New Prime Minister Greece Alexis Tsipras wants to visit Turkey in 2015 to participate in the high level council meeting, Kotzias said, adding that arrangements would be made after the next month’s elections in Turkey.

“Tsipras met [Turkish Prime Minister Ahmet] Davutoğlu while leader of the opposition at the airport for one-and-a-half hours. They had a positive chemistry. Tsipras wanted to meet Davutoğlu to learn about each other and to see how they can understand each other, to keep relations better than they were in the past,” he said.

‘Mustafa Akıncı still has an old identity as a Cypriot’

Kotzias also touched on the latest Cyprus talks, describing the newly elected Turkish Cypriot President Mustafa Akıncı as “a politician who still has an old identity as Cypriot.”

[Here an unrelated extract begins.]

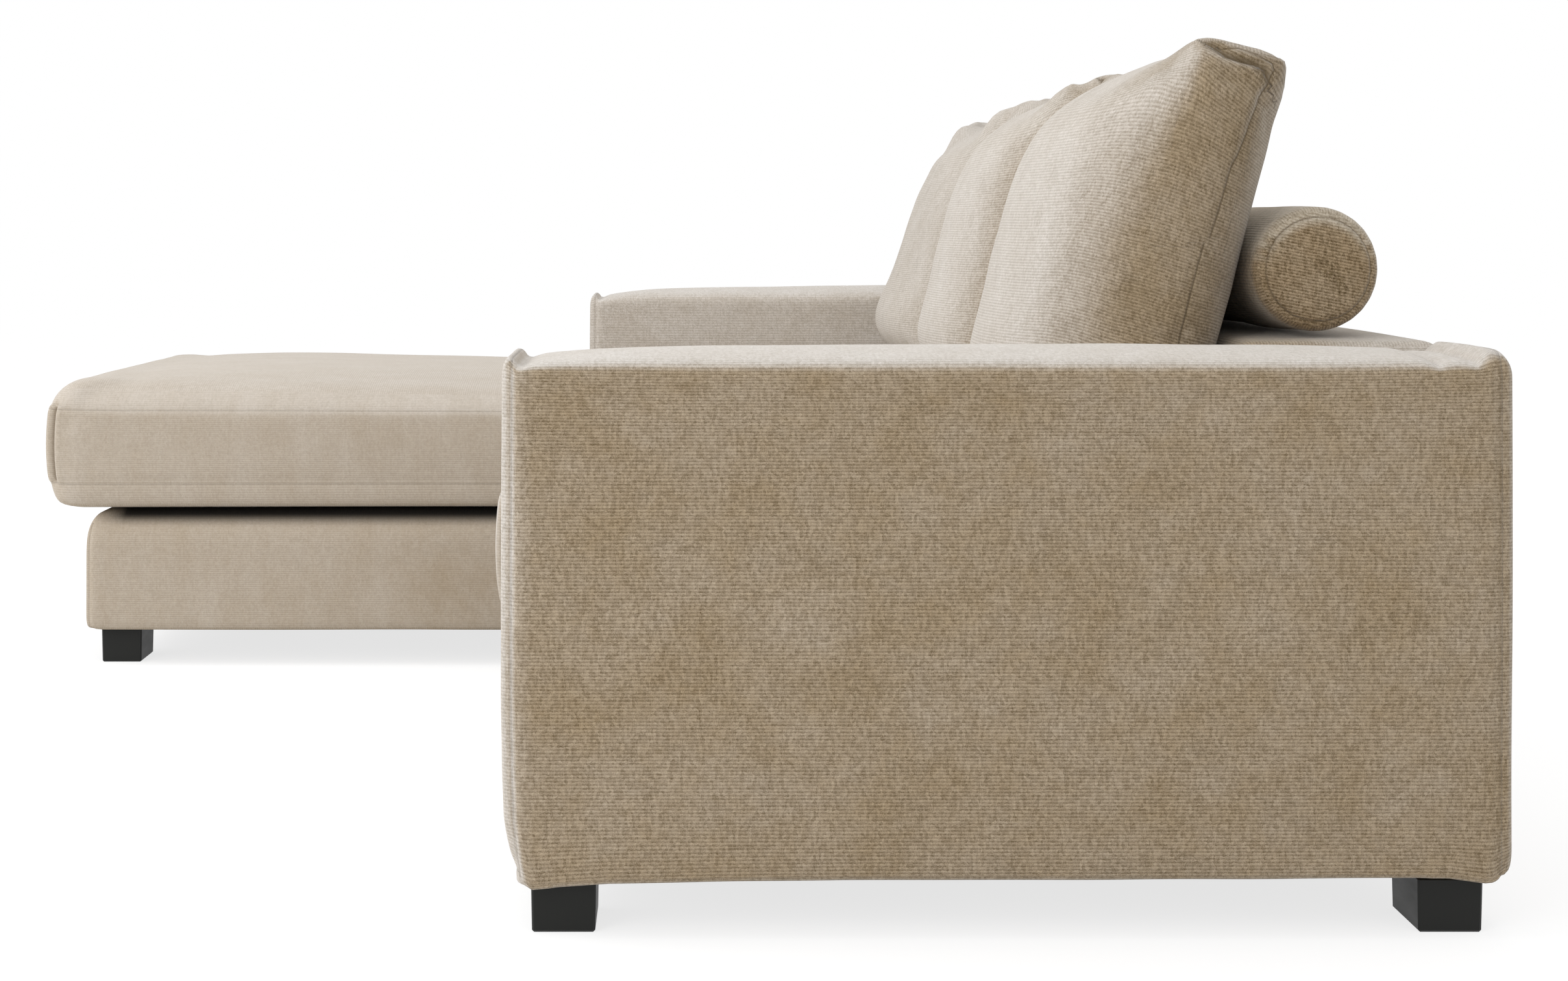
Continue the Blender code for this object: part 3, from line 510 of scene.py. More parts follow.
def pathShare(flat, path):
    # How far along a bent line each place lies, from 0 to 1
    best = np.full(len(flat), 9.0)
    share = np.zeros(len(flat))
    spans = len(path) - 1
    for step, (start, end) in enumerate(zip(path, path[1:])):
        start, way = np.array(start), np.array(end) - np.array(start)
        along = np.clip(((flat - start) @ way) / (way @ way), 0, 1)
        distance = np.linalg.norm(flat - start - along[:, None] * way, axis=1)
        nearer = distance < best
        best = np.where(nearer, distance, best)
        share = np.where(nearer, (step + along) / spans, share)
    return share


def lineField(place, path):
    # Distance to a bent line in the side view, in millimetres, below zero on its one side
    best = np.full(len(place), 9.0)
    flat = place[:, 1:]
    for start, end in zip(path, path[1:]):
        start, way = np.array(start), np.array(end) - np.array(start)
        along = np.clip(((flat - start) @ way) / (way @ way), 0, 1)
        off = flat - start - along[:, None] * way
        distance = np.linalg.norm(off, axis=1) * np.where(off[:, 0] * way[1] - off[:, 1] * way[0] < 0, -1, 1)
        best = np.where(np.abs(distance) < np.abs(best), distance, best)
    return best * 1000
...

“He feels Cypriot, not just Turkish Cypriot. He speaks Greek. His citizens don’t speak Greek anymore. Old Greek Cypriot politicians [spoke] Turkish, and Turkish Cypriots spoke Greek. But now there’s a good momentum. This generation could make a good solution. Afterwards it will be much more difficult,” he said.

He stressed that the Cyprus dispute is “a problem for Cypriots, not for Greeks or Turks.” 

“Turkish Cypriots had difficult years 1963-1964 because of the behavior of part of the other population in Cyprus. What we have to do is to give possibility to Turkish Cypriots getting the maximum rights they are asking for … In every society you have communities, minorities … The most important thing is that Turkish Cypriots feel, believe and live with the thought that Cyprus is their own, home island,” Kotzias said.

The guarantor powers, the Turkish army and the Greek army, should move away from the Island, he added, saying nobody should pressure the leaders on Cyprus to create their own momentum.